The Man-in-the-Middle attack requires a man in the middle. This is not a trivial thing to achieve and if you could put nefarious software in place on major internet nexus points to intercept KeePass update requests, you sure as heck would be setting your sights on much larger targets!

 

The chance of this happening is so low that the issue becomes the most ridiculous mocking of a real lone developer ever. There should be a special award for "Neowin Fail of the Year" on this one.

 

Meanwhile large sites who should know better couldn't be bothered to implement proper security and REAL not theoretical damage has occurred!

 

To do proper security, you need to forget about the perimeter. It has been proven time and again that any perimeter you design will be breached in milliseconds. It is a human frailty that people cling to firewalls and other castle-like metaphors to imagine compute security. It is impossible to prevent break-ins but at the moment until Quantum Computers come along, it IS possible to make the data into a useless thing to copy.

 

All of the serious security breaches of the last 10 years totaling over 100 million user accounts etc could have been rendered harmless if the data had simply been encrypted (properly) - shut down the firewall, let the criminals grab your data. Now they need to build a Quantum Computer.

 

In the case of KeePass for example, if the update is encrypted, it doesn't matter of the entire communication is open.
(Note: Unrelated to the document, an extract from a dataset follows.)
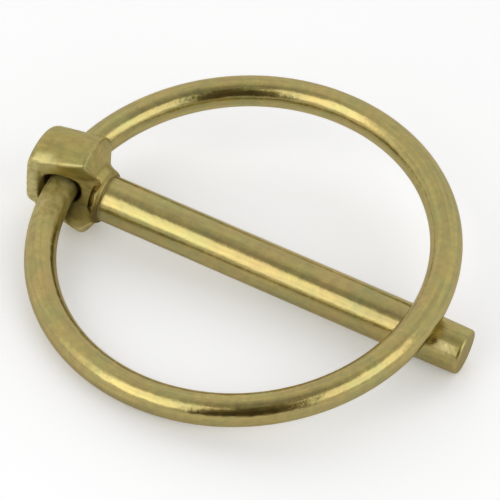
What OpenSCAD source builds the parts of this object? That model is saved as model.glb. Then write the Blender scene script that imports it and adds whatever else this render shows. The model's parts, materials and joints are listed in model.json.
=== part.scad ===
// Lynch pin: a headed steel pin with a round spring ring that swings over its tip.
// Millimetres. The pin is modelled along +X, from its head to its tip, and then laid
// down on three points: the tip, the underside of the head and the near side of the ring.

/* [Shank] */
// Diameter of the straight grip, which goes through the parts that the pin holds
shank_d = 6; // [5:0.1:8]
// Diameter of the slightly tapered lead, measured at the tip
tip_d = 5.76; // [4.8:0.02:8]
// How far the tip stands out beyond the closed ring
tip_reach = 3.55; // [2:0.05:8]
// Chamfer round the tip
tip_chamfer = 0.45; // [0.1:0.05:1]
// Radius of the fillet between the shank and the collar's face
root_fillet = 0.15; // [0.1:0.01:0.2]

/* [Ring] */
// Inner diameter of the spring ring
ring_inner_d = 45.7; // [36:0.1:60]
// Diameter of the spring wire
wire_d = 4; // [3:0.1:4.6]
// How far one wire end sits above the other inside the head
end_step = 0.9; // [0:0.05:1]
// Gap between the two wire ends
end_gap = 0.6; // [0.2:0.1:1.5]
// Gap between the closed ring and the shank that it lies on
seat_gap = 0.05; // [0.02:0.01:0.3]

/* [Head] */
// Length of the head along the pin
head_l = 10.2; // [9.8:0.1:13]
// Diameter of the tapered barrel that forms the head, at the ring's hole
head_d = 11.1; // [10.8:0.1:13]
// Taper of the barrel's sides, wider towards the shank
head_taper = 8.5; // [4:0.5:10]
// How far the barrel sits off the pin's axis
head_shift = 0.85; // [0.5:0.05:1]
// Direction of that shift round the pin, from +Y towards +Z
shift_dir = 33; // [0:1:60]
// Rounding of the barrel's back edge
back_round = 1.9; // [0.4:0.1:3]
// Slope of the conical front, from square across the pin
front_slope = 29; // [20:1:35]
// Radius at which that cone would reach the plane of the bearing face
front_reach = 1.95; // [1.7:0.05:2.2]
// How far the cone sits off the pin's axis, the opposite way to the barrel
front_shift = 0.6; // [0.4:0.05:0.8]
// Diameter of the collar's flat face, which bears on the clamped part
collar_d = 6.7; // [6.5:0.1:7.2]
// Flare of the collar's side towards the head
collar_flare = 24; // [10:1:30]
// Thickness of the collar where the side cuts stop
collar_l = 0.6; // [0.5:0.05:1]

/* [Ring hole] */
// Distance of the hole's axis behind the collar's face
hole_back = 5.95; // [5:0.05:7]
// Clearance round the wire in the hole, besides the room for its stepped ends
hole_clearance = 0.05; // [0.02:0.01:0.3]
// How far the pull of the ring draws it back from the hole's axis
ring_slack = 0.1; // [0:0.05:0.3]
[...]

If some hacker group is brain dead enough to use hacked routers or DNS servers to focus on KeePass updates because they would rather pick on a lone developer for sport instead of make their usual millions of dollars, then if the updates are encrypted, the fake ones will be instantly detected. In this case, SSL achieves the same thing but it is the wrong mindset. If something needs protection, then it should be encrypted wherever it resides, not just endpoints.